▶ Records for this task
☆ ☆ ☆
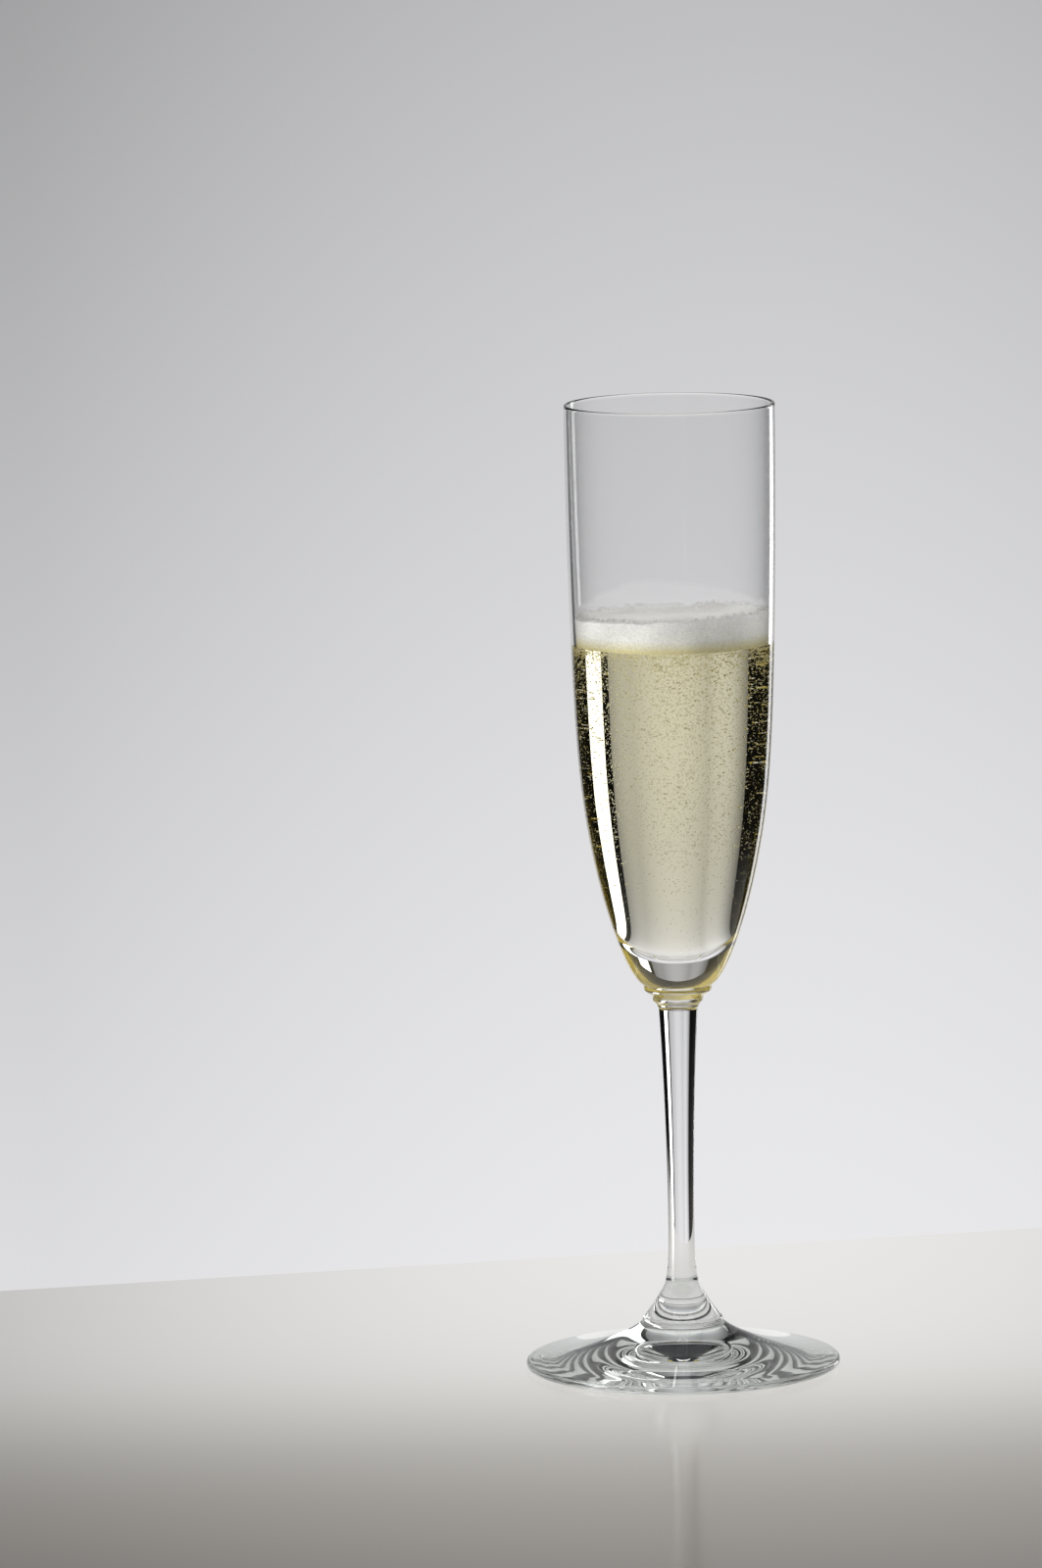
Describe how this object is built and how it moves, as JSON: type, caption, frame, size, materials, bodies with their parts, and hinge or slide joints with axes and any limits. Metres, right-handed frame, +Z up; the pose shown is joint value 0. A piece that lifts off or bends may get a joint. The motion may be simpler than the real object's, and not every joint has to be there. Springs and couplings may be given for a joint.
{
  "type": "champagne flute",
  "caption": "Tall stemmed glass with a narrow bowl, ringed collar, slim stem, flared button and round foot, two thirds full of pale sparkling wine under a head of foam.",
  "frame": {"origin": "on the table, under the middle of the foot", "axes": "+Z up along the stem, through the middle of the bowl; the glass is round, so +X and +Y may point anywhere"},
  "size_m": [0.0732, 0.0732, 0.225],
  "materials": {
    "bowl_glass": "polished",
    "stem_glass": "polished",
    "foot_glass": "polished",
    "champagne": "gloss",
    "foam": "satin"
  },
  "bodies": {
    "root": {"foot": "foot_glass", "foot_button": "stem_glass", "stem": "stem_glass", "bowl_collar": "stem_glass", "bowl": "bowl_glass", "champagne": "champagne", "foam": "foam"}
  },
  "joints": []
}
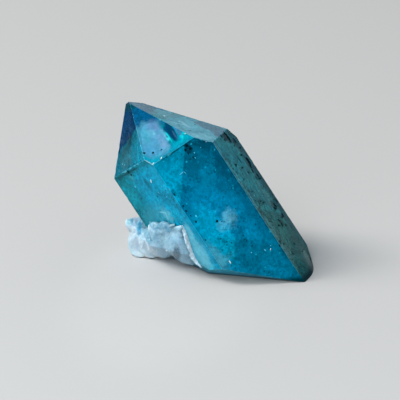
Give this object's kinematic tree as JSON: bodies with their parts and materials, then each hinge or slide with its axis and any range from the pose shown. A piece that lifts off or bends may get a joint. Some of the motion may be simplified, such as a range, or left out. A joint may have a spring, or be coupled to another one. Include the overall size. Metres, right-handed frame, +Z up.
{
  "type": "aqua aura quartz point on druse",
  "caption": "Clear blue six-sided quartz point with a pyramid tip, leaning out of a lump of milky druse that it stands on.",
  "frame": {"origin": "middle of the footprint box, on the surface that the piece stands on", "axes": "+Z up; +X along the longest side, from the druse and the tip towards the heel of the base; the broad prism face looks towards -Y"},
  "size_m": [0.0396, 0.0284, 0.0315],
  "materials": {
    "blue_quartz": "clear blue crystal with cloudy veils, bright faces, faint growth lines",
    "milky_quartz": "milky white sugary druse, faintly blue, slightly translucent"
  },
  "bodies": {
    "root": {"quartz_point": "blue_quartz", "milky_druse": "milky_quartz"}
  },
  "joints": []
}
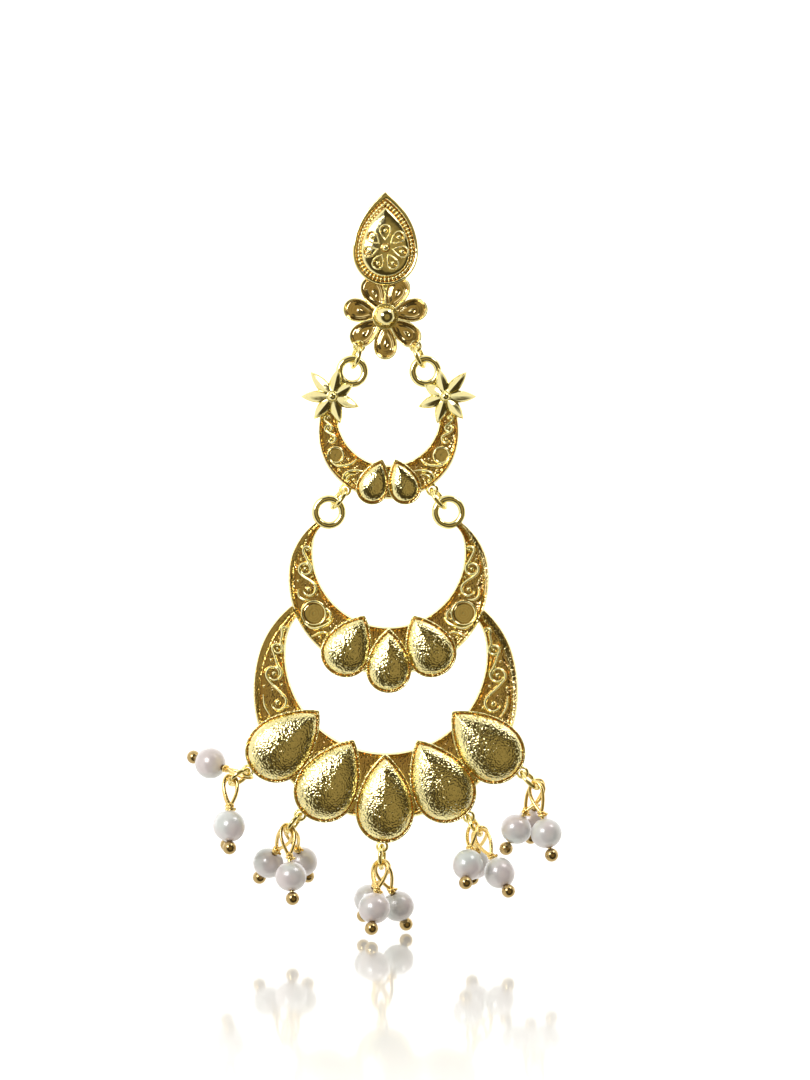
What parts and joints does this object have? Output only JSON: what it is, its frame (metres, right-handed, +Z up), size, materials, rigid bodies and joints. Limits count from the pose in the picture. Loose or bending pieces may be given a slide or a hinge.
☆ ☆ ☆
Repeat every entry exactly as written above.

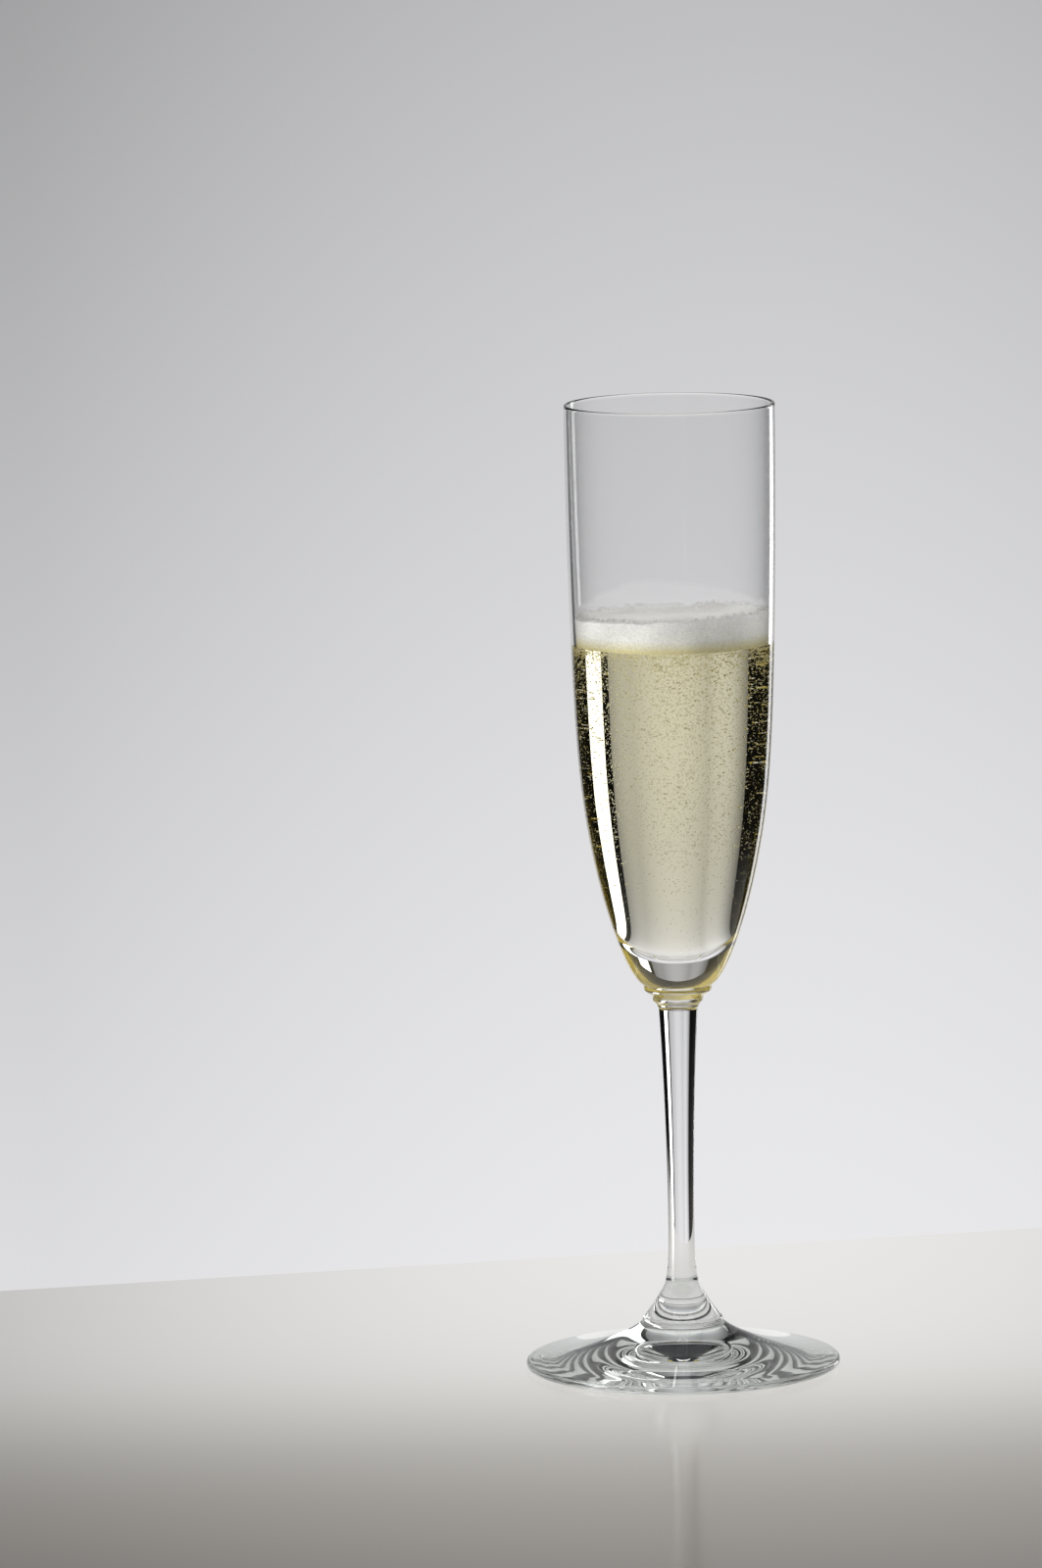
Describe how this object is built and how it moves, as JSON: type, caption, frame, size, materials, bodies with their parts, and hinge or slide joints with axes and any limits. Metres, right-handed frame, +Z up; the pose shown is joint value 0. A piece that lifts off or bends may get a joint. The motion may be simpler than the real object's, and not every joint has to be there. Springs and couplings may be given for a joint.
{
  "type": "champagne flute",
  "caption": "Tall stemmed glass with a narrow bowl, ringed collar, slim stem, flared button and round foot, two thirds full of pale sparkling wine under a head of foam.",
  "frame": {"origin": "on the table, under the middle of the foot", "axes": "+Z up along the stem, through the middle of the bowl; the glass is round, so +X and +Y may point anywhere"},
  "size_m": [0.0732, 0.0732, 0.225],
  "materials": {
    "bowl_glass": "polished",
    "stem_glass": "polished",
    "foot_glass": "polished",
    "champagne": "gloss",
    "foam": "satin"
  },
  "bodies": {
    "root": {"foot": "foot_glass", "foot_button": "stem_glass", "stem": "stem_glass", "bowl_collar": "stem_glass", "bowl": "bowl_glass", "champagne": "champagne", "foam": "foam"}
  },
  "joints": []
}
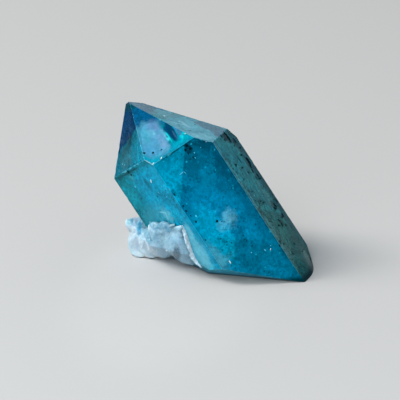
Give this object's kinematic tree as JSON: bodies with their parts and materials, then each hinge or slide with its axis and any range from the pose shown. A piece that lifts off or bends may get a joint. Some of the motion may be simplified, such as a range, or left out. A joint may have a spring, or be coupled to another one. Include the overall size. Metres, right-handed frame, +Z up.
{
  "type": "aqua aura quartz point on druse",
  "caption": "Clear blue six-sided quartz point with a pyramid tip, leaning out of a lump of milky druse that it stands on.",
  "frame": {"origin": "middle of the footprint box, on the surface that the piece stands on", "axes": "+Z up; +X along the longest side, from the druse and the tip towards the heel of the base; the broad prism face looks towards -Y"},
  "size_m": [0.0396, 0.0284, 0.0315],
  "materials": {
    "blue_quartz": "clear blue crystal with cloudy veils, bright faces, faint growth lines",
    "milky_quartz": "milky white sugary druse, faintly blue, slightly translucent"
  },
  "bodies": {
    "root": {"quartz_point": "blue_quartz", "milky_druse": "milky_quartz"}
  },
  "joints": []
}
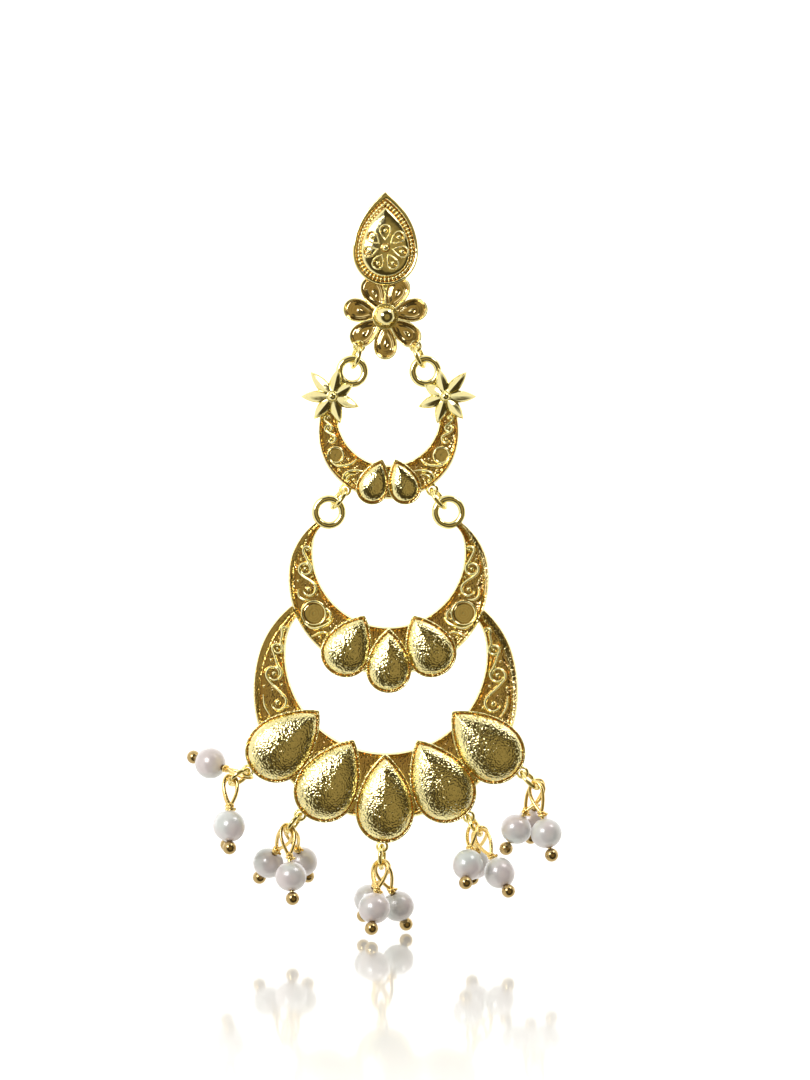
What parts and joints does this object have? Output only JSON: what it is, its frame (metres, right-handed, +Z up), size, materials, rigid bodies and joints. Limits count from the pose in the picture. Loose or bending pieces may be given a slide or a hinge.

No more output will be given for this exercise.